Previously, the SBV announced that banks completing the implementation of Circular 41 would be prioritised in credit growth limit as well as network coverage system. Meanwhile, two remaining banks recognised to complete the Circular 41 implementation in 2018 including Vietnam International Commercial Joint Stock Bank (VIB) and Orient Commercial Joint Stock Bank (OCB, despite the assigned credit growth limit is not revealed yet, will get a higher initial credit growth room compared to other banks.
In the context when the consumer lending growth is slowing down, the SBV not only controls credit more strictly, but also actively tightens the limit for consumer finance companies. Specifically, FE Credit is approved to expand credit by 10 percent this year. MCredit which is a relatively small consumer finance company of MBB with about six percent of the market share and was previously allowed to grow freely (MCredit’s outstanding loans increased by about fourfold in 2018) has started to be limited for a maximum credit growth of 37%.
This will greatly affect the profit growth potential of MCredit, making MBB to reduce the pre-tax profit target of MCredit compared to the consolidated from above six percent to about four percent.
Another consumer finance company HDSaison said that the credit growth limit this year will be much lower than last year’s 35%.
According to the first quarter (Q1) results in the financial statements announced by banks, the actual credit growth continued to see differentiation among banks. Specifically, the credit growth was 1.1 percent at CTG, 3.6 percent at BID, 2.7 percent at ACB and negative 0.3 percent at TCB. These banks conducted fairly modest credit scale expansion, and thus they have much credit growth room in the last three quarters of the year.
Particularly, due to positive distribution of corporate bond portfolio for individual investors, TCB recorded negative credit growth, although its lending to customer increased by 2.4%. In contrast, some banks boosted credit growth right from the first quarter of the year, such as TPB (11.3%), OCB (8.6%), separate MBB (8.4%), and separate VPB (6.9%), more than half of the initially assigned credit growth limit.
These are all banks that set a higher credit growth targets than the assigned limits, and expect to be granted more credit limit by meeting the provisions of Circular 41.
In April 2019, four more banks were recognised to comply with Circular 41 ahead of time, including MBB, ACB, TPB and VPB. Accordingly, these banks will start to apply new capital safety standards from May 1st. Thus, a total of seven banks were approved for early compliance of Circular 41.
These banks all expect the SBV to consider adding more credit growth limit to the room assigned earlier this year. Meanwhile, the remaining banks are urgently completing the relevant procedures to be recognised to comply with Circular 41 with the expectation of being granted additional credit growth limit.
For example, TCB (on the pilot list) and HDB (not on the pilot list) have submitted application for complying with Circular 41 in advance and expected to be officially approved in the second quarter.

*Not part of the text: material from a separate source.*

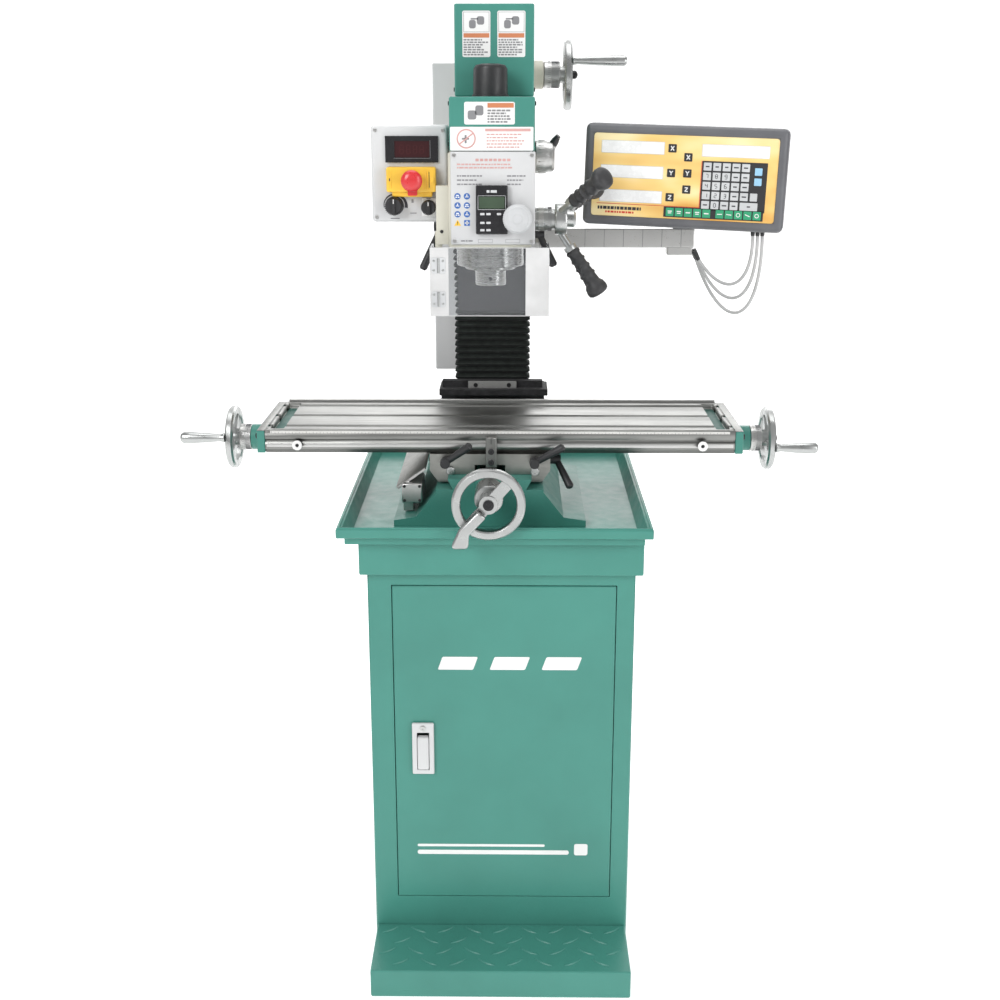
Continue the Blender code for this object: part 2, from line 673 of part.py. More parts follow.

This is why in recent Annual general Meetings, many banks still set higher credit growth targets than the assigned limits, such as MBB (15%), VPB (15%), TPB (20%), HDB (24%), OCB (30%) and VIB (35%).
Some banks set similar credit growth to the assigned limits, including VCB (15%), TCB (13%), ACB (13%), BIDV (12%) and CTG (seven percent). In particular, VCB and ACB (approved to comply with Circular 41) and TCB (waiting for approval) are willing to further accelerate credit growth limit if the SBV permits more room.
In contrast, for BID and CTG, it is likely that these two banks will only maintain actual credit growth at or below that above mentioned targets due to capital constraints.